‘Forced apology’ guidance tying clinicians in knots

'Something going "wrong" connotes personal blame, especially if the clinician is forced to apologise,' says president of the BSDHT
‘Something going “wrong” connotes personal blame, especially if the clinician is forced to apologise,’ says president of the BSDHT

The British Society of Dental Hygiene and Therapy (BSDHT) has questioned the validity of the newly released General Dental Council (GDC) guidance on duty of candour, interpreting it as a challenge to dental care professionals’ (DCP) professionalism and is calling for the regulator to review the measures.

The new guidance, which the GDC has put into effect from today (1 July 2016), outlines how ‘every healthcare professional must be open and honest with patients when something goes wrong with their treatment or care which causes, or has the potential to cause, harm or distress.’

The guidance states that: ‘When a patient in your care suffers harm or distress because something goes wrong with their care you should apologise as soon as possible.’

The BSDHT believes that by being forced to apologise, potentially a legal admission of fault, positions the clinician in professional jeopardy. The guidance is unnecessary over regulation, with a number of their members seeing it as casting doubt over the integrity of the profession. Ultimately this will negatively impact on their ability to carry out their day-to-day duties and limits freedom to make decisions and employ common sense.

Blame game

Michaela O’Neill, president of the BSDHT commented: ‘I am sure that the GDC has issued this guidance with good intentions but many DCPs will view it as an unnecessary “tick box” exercise. It would appear that the regulator has witnessed other governing bodies doing similar things and is following suit.

‘During the consultation process regarding these guidelines we raised a number of our concerns, which do not appear to have been taken into account. We outlined how we believe that the term “wrong” should not be used so prominently throughout. It would be more accurate to say “an unexpected or unintended consequence in the treatment of a patient”.

‘Something going “wrong” connotes personal blame, especially if the clinician is forced to apologise. To a layperson such an apology has the risk of being interpreted as the clinician having been at fault or negligent. In the majority of cases concerned, negative outcomes are unexpected or unintended and DCPs have to be given the professional courtesy of having an opportunity to rectify them. This guidance entirely fails to take this into account.

‘BSDHT recommends that a legal opinion should be sought on the inferences that can be drawn from the term “something going wrong” so that the duty of candour does not carry any potential legal inference where the DCP is to blame for a consequence that may have been unforeseen.

‘We also believe that there is ambiguity around the “when” and “how” to apologise and it needs to be explained in more detail.

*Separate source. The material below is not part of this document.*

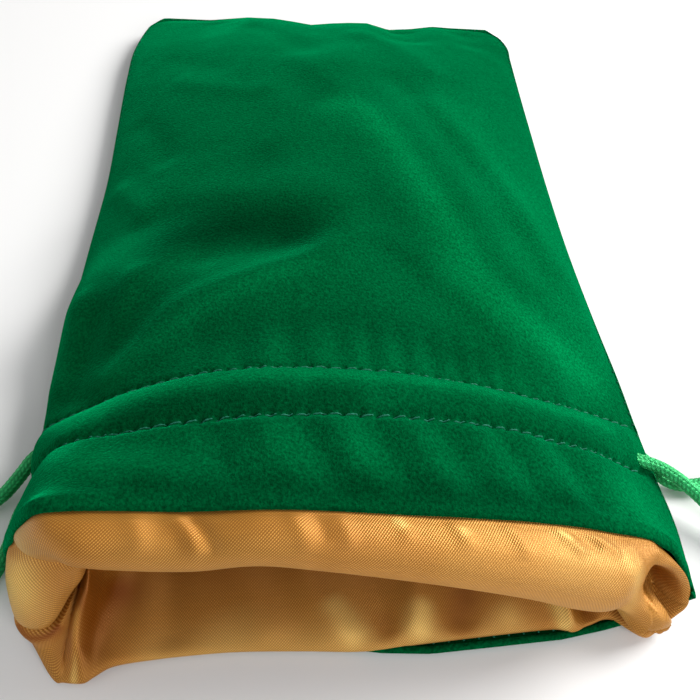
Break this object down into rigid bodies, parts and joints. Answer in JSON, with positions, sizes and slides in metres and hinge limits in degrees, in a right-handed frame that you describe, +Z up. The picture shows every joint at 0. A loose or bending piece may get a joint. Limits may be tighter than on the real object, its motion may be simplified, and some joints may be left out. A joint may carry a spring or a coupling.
{
  "type": "drawstring dice bag",
  "caption": "Small velvet pouch with a rolled satin lining and two drawcords in a stitched channel, lying open on its back.",
  "frame": {"origin": "under the middle of the bag, on the surface that it lies on, at the centre of its length and width without the cord tails and knots", "axes": "+X across the bag to the viewer's right, +Y from the mouth to the closed end, +Z up from the back panel to the front panel"},
  "size_m": [0.1666, 0.1972, 0.0265],
  "materials": {
    "velvet": "short-pile green velvet",
    "satin": "gold satin with a fine twill",
    "thread": "green sewing thread",
    "cord": "green satin cord"
  },
  "bodies": {
    "pouch": {"velvet_back_panel": "velvet", "lining_back_panel": "satin", "channel_stitches_back_lower": "thread", "channel_stitches_back_upper": "thread", "velvet_side_seam_thread_left": "thread", "velvet_side_seam_thread_right": "thread", "velvet_end_seam_thread": "thread", "lining_side_seam_thread_left": "thread", "lining_side_seam_thread_right": "thread", "lining_end_seam_thread": "thread", "mouth_seam_thread_back": "thread", "drawcord_right_channel_run": "cord", "drawcord_left_channel_run": "cord", "drawcord_right_tail_upper": "cord", "drawcord_right_tail_lower": "cord", "drawcord_left_tail_upper": "cord", "drawcord_left_tail_lower": "cord"},
    "front_wall": {"velvet_front_panel": "velvet", "lining_front_panel": "satin", "channel_stitches_front_lower": "thread", "channel_stitches_front_upper": "thread", "mouth_seam_thread_front": "thread"},
    "drawcord_right": {"drawcord_right_knot": "cord"},
    "drawcord_left": {"drawcord_left_knot": "cord"}
  },
  "joints": [
    {"name": "mouth_open", "type": "hinge", "parent": "pouch", "child": "front_wall", "pos_m": [0, 0.084, 0.005], "axis": [-1, 0, 0], "range_deg": [0, 7], "deforming": ["drawcord_right_channel_run", "drawcord_left_channel_run"]},
    {"name": "drawcord_right_pull", "type": "slide", "parent": "pouch", "child": "drawcord_right", "axis": [1, 0, 0], "range_m": [0, 0.035], "deforming": ["drawcord_right_tail_upper", "drawcord_right_tail_lower"]},
    {"name": "drawcord_left_pull", "type": "slide", "parent": "pouch", "child": "drawcord_left", "axis": [-1, 0, 0], "range_m": [0, 0.035], "deforming": ["drawcord_left_tail_upper", "drawcord_left_tail_lower"]}
  ]
}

If the clinician has made a mistake, then there is a need to be responsible but if there is an unexpected consequence then the clinician can sympathise but should not be forced to accept responsibility.

‘Making these amends does not prevent the clinician from doing all they can to help the patient, but as it stands the GDC are tying DCPs in knots and impeding their ability to use common sense and carry out their duties.

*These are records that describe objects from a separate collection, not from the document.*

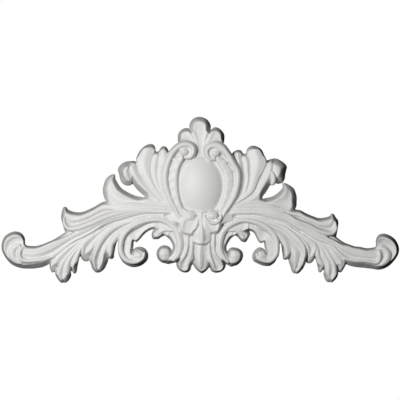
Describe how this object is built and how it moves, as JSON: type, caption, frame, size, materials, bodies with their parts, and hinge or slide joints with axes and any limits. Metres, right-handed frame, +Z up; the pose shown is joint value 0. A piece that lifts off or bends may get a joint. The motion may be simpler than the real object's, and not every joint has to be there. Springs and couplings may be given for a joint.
{
  "type": "scroll onlay",
  "caption": "Cast relief ornament of acanthus scrolls round an oval cabochon, with a flat back to fix on a wall, door or mantel.",
  "frame": {"origin": "on the flat back, behind the middle of the cabochon", "axes": "+Z up, the carved front faces -Y, +Y points into the wall, +X to the viewer's right"},
  "size_m": [0.46, 0.0252, 0.1926],
  "materials": {
    "white_cast": "matt white primer"
  },
  "bodies": {
    "root": {"scroll_onlay": "white_cast"}
  },
  "joints": []
}
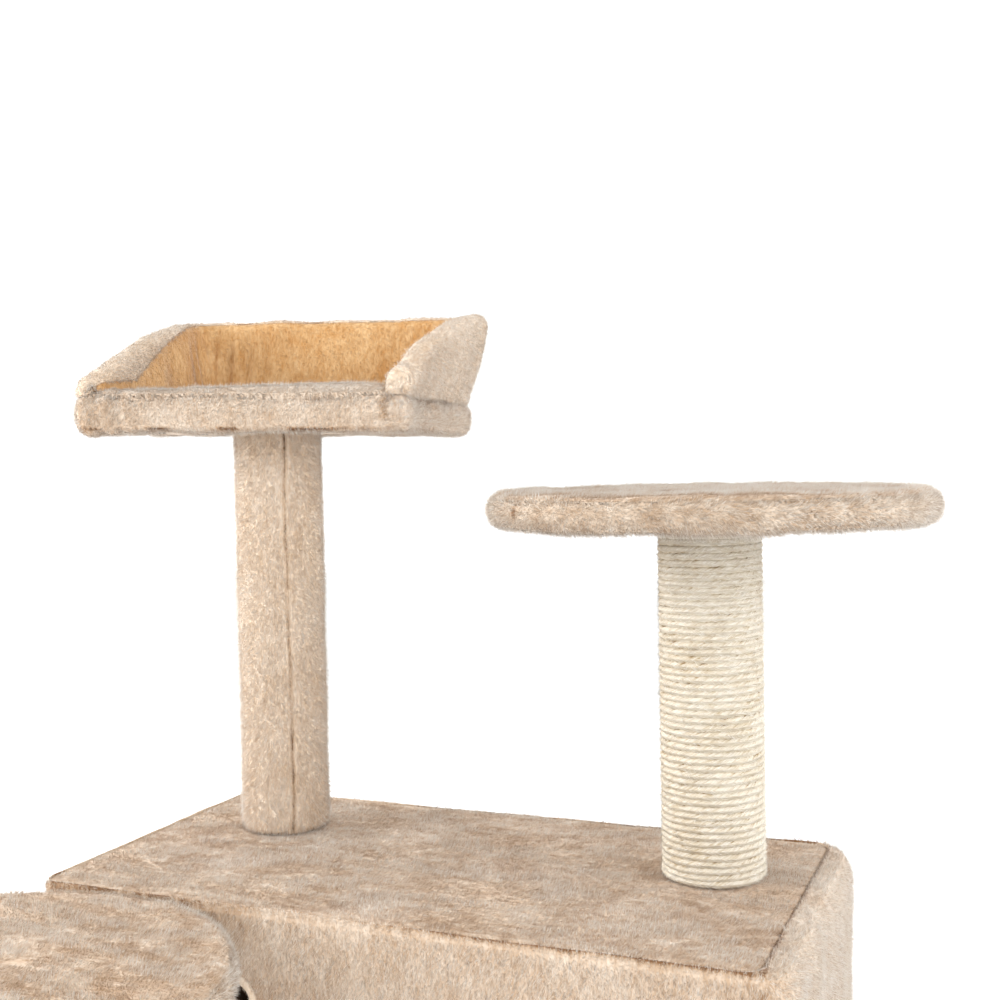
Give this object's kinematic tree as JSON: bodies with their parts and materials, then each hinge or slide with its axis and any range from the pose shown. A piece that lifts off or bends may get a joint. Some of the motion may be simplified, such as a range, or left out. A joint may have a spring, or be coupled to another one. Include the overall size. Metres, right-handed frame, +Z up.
{
  "type": "cat tree",
  "caption": "Plush-covered cat tree: a long box with a doorway on a base board, a rope post with a round perch, a plush post with a walled bed, and a round step.",
  "frame": {"origin": "centre of the base's underside, which rests on the floor", "axes": "+Z up, +Y towards the back, +X to the right as seen from the front, where the doorway and the step are"},
  "size_m": [0.749, 0.712, 0.798],
  "materials": {
    "plush": "short-pile beige plush",
    "lining": "warm beige fleece",
    "rope": "natural twisted sisal",
    "board": "raw particle board",
    "card": "spiral-wound cardboard",
    "foam": "soft foam sheet",
    "backing": "brown non-woven cloth",
    "steel": "zinc-plated"
  },
  "bodies": {
    "root": {"base_board": "board", "base_cover": "plush", "base_backing": "backing", "box_front_panel": "board", "box_back_panel": "board", "box_left_panel": "board", "box_right_panel": "board", "box_top_panel": "board", "box_wall_cover": "plush", "box_top_cover": "plush", "box_lining": "lining", "door_trim": "plush", "box_panel_screws": "steel", "box_base_screws": "steel", "plush_post_tube": "card", "plush_post_cover": "plush", "plush_post_plugs": "board", "plush_post_inserts": "steel", "rope_post_tube": "card", "rope_post_rope": "rope", "rope_post_plugs": "board", "rope_post_inserts": "steel", "step_post_tube": "card", "step_post_rope": "rope", "step_post_plugs": "board", "step_post_inserts": "steel", "post_bolts": "steel", "post_washers": "steel", "deck_bolts": "steel", "perch_board": "board", "perch_foam": "foam", "perch_cover": "plush", "perch_staples": "steel", "step_board": "board", "step_foam": "foam", "step_cover": "plush", "step_staples": "steel", "bed_board": "board", "bed_foam": "foam", "bed_platform_cover": "plush", "bed_staples": "steel", "bed_back_wall_core": "foam", "bed_left_wall_core": "foam", "bed_right_wall_core": "foam", "bed_wall_cover": "plush", "bed_wall_lining": "lining"}
  },
  "joints": []
}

‘Ultimately, we are unsure of the overall intent of this guidance. As the document itself highlights, the GDC’s Standards for the Dental Team already outlines how DCPs must interact with patients. This could be read as over regulation that challenges our professionalism, suggesting that some DCPs are dishonest and do not uphold these standards.

‘DCPs undertake undertake years of training to enter their chosen profession. Our members are caring and want to help their patients to the best of our ability. To suggest otherwise is unfair and could lead to many professionals becoming disheartened about their chosen careers.

‘We call upon the GDC to take another look at what they are trying to achieve through this guidance and to take it back to the drawing board with a thorough consultation period to see what is best to enable the profession to maintain their excellent standards.’

GDC response

In response to BSDHT, Ian Brack, chief executive of the GDC, said: ‘The duty of candour was a recommendation for all health regulators following the landmark report published by Robert Francis in 2013 as a way of making healthcare more open and transparent when things go wrong.

‘We worked closely with defence bodies and other organisations on this important guidance, which has been embraced by other parts of the NHS and it now needs to be embraced by the dental profession as good practice.

‘From time to time, things will go wrong. This isn’t about adding a further level of bureaucracy or penalising individuals, but simply allowing patients to receive an explanation, and if appropriate, an apology.

‘This guidance is also about reassuring dental professionals that an apology is not an admission of guilt and will not be regarded as such.’